==== ENTRIES SUPPLIED ====

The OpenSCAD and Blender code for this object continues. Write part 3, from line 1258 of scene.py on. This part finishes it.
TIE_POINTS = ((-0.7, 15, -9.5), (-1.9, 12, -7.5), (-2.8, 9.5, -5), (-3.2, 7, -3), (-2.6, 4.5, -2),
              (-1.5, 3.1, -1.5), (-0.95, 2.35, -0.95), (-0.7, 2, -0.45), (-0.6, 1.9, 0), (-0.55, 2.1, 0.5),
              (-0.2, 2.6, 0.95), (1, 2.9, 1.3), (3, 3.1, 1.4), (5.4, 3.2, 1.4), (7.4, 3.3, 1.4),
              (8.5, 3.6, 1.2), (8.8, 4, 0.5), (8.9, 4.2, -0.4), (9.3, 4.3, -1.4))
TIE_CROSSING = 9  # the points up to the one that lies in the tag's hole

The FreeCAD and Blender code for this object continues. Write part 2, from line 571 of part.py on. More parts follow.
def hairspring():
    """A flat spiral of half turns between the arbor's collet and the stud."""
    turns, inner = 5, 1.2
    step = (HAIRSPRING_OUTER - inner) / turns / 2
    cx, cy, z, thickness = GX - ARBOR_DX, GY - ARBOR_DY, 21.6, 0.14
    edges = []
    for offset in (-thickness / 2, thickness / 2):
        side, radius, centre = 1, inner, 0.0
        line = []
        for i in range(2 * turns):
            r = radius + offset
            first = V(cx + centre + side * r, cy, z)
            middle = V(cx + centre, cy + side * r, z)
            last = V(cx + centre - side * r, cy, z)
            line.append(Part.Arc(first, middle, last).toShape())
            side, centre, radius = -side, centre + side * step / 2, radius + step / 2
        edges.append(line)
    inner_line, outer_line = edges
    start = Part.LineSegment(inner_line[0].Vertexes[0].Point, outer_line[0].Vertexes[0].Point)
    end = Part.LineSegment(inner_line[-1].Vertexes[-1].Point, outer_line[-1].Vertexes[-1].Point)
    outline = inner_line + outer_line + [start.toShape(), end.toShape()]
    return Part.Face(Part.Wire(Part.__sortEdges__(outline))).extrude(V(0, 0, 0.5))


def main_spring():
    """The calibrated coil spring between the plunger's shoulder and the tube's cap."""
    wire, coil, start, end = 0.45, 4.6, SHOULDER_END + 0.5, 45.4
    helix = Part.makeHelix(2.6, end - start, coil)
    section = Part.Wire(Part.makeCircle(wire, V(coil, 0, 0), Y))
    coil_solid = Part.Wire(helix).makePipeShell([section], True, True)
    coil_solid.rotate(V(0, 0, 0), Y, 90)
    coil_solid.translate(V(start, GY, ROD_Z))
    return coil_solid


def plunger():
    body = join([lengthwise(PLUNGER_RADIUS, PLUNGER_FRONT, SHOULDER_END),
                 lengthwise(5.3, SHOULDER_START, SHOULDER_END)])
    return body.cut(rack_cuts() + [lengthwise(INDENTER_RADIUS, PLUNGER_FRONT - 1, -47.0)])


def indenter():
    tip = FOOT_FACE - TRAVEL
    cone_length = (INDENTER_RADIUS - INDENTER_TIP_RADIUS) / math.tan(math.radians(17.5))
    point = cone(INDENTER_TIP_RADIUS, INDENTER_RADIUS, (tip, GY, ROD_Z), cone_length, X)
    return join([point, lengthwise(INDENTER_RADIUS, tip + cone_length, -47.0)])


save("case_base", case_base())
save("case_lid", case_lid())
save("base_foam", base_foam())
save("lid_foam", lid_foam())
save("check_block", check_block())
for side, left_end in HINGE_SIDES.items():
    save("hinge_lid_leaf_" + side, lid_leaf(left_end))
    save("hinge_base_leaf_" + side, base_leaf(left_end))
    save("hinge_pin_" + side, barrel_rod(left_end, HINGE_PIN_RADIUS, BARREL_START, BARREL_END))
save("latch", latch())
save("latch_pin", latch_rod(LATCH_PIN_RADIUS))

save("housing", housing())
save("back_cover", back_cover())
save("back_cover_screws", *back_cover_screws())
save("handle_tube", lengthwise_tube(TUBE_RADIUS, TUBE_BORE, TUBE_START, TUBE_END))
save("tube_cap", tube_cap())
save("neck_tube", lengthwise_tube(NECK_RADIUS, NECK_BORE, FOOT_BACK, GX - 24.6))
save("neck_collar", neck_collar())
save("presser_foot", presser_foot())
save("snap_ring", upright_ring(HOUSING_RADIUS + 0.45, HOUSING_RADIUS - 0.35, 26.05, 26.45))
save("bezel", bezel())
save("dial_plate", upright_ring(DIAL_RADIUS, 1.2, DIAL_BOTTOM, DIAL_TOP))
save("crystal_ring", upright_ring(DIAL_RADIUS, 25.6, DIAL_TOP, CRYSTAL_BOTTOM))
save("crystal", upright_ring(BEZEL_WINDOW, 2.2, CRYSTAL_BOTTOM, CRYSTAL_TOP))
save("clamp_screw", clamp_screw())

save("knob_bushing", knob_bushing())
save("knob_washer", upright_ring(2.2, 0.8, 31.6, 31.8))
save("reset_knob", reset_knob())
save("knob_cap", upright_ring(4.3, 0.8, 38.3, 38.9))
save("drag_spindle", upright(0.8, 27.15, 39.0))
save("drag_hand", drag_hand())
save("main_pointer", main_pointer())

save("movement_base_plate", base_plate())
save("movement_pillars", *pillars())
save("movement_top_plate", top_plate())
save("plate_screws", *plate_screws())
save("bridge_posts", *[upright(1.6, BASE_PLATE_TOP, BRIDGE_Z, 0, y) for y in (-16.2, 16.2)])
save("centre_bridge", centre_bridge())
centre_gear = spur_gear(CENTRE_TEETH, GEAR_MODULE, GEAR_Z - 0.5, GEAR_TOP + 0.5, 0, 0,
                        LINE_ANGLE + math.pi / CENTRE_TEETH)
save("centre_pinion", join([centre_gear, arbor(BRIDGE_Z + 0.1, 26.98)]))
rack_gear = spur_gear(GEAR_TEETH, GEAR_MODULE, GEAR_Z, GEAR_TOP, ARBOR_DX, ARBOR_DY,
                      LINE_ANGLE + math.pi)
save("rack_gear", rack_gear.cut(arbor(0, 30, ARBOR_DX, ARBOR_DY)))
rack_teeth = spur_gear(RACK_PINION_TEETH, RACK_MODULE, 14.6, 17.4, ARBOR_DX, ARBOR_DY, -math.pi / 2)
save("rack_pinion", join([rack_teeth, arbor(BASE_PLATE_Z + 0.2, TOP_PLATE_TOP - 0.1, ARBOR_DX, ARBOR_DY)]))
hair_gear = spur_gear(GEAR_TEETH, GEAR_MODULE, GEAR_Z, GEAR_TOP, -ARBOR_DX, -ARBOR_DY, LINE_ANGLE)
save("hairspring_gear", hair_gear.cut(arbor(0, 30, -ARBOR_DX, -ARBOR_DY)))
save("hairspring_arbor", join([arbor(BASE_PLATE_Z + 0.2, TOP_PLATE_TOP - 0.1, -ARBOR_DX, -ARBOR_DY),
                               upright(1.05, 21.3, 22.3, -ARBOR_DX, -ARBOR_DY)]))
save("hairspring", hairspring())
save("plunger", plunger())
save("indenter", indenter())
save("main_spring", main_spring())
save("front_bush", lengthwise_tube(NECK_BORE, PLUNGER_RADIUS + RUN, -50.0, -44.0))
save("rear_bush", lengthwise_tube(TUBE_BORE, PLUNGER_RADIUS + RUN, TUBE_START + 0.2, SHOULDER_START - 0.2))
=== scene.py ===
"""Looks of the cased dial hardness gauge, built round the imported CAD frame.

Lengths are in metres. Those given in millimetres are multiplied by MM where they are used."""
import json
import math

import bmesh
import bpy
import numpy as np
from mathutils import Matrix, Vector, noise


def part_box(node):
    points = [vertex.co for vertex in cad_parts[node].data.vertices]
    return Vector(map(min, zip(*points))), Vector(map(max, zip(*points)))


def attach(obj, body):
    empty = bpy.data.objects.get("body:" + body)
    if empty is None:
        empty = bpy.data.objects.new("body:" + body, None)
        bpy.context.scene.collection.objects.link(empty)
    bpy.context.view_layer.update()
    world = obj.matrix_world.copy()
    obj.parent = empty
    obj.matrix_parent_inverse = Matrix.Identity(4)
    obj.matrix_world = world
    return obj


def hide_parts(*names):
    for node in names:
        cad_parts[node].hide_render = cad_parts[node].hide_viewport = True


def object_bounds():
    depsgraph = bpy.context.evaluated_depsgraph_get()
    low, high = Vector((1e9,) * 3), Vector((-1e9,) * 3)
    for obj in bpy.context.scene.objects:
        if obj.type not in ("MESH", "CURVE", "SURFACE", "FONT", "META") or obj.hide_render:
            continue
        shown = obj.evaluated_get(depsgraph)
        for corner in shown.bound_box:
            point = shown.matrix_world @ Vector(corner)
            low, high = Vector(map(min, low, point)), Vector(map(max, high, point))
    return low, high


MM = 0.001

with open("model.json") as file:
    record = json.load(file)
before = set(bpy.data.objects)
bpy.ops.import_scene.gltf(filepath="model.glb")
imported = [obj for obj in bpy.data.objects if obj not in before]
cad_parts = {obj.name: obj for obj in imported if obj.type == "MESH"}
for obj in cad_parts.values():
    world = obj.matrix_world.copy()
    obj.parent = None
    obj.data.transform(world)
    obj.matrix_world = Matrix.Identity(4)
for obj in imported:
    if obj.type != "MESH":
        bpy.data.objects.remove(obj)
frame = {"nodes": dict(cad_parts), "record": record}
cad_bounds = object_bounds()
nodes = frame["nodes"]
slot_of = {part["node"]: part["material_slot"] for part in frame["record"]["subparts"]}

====
==== ENTRIES SUPPLIED ====

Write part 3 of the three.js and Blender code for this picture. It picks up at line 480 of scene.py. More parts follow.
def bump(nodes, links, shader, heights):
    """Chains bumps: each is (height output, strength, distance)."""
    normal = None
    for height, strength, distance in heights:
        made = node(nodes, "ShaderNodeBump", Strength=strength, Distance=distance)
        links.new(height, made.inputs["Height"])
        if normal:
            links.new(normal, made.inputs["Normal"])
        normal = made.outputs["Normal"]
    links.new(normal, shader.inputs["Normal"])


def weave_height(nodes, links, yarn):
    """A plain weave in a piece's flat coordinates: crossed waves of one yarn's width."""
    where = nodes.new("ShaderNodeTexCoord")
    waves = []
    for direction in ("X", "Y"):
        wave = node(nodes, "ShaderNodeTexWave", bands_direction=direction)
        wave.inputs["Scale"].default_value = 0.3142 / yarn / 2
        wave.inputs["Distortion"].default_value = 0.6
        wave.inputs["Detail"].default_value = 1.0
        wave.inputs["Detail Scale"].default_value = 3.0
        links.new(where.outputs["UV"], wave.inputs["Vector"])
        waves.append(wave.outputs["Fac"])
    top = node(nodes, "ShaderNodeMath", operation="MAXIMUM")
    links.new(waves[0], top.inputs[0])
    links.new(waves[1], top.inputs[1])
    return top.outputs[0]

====

*PROBLEM DESCRIPTION:* Taking the lines above, repeat exactly those from the line that contains "Vector(map(max, high, point))" through the line that contains "bpy.data.objects.remove(obj)", and both of those lines as well. Include nothing else.

*RESULT OF THIS EXERCISE:*
            low, high = Vector(map(min, low, point)), Vector(map(max, high, point))
    return low, high


MM = 0.001

with open("model.json") as file:
    record = json.load(file)
before = set(bpy.data.objects)
bpy.ops.import_scene.gltf(filepath="model.glb")
imported = [obj for obj in bpy.data.objects if obj not in before]
cad_parts = {obj.name: obj for obj in imported if obj.type == "MESH"}
for obj in cad_parts.values():
    world = obj.matrix_world.copy()
    obj.parent = None
    obj.data.transform(world)
    obj.matrix_world = Matrix.Identity(4)
for obj in imported:
    if obj.type != "MESH":
        bpy.data.objects.remove(obj)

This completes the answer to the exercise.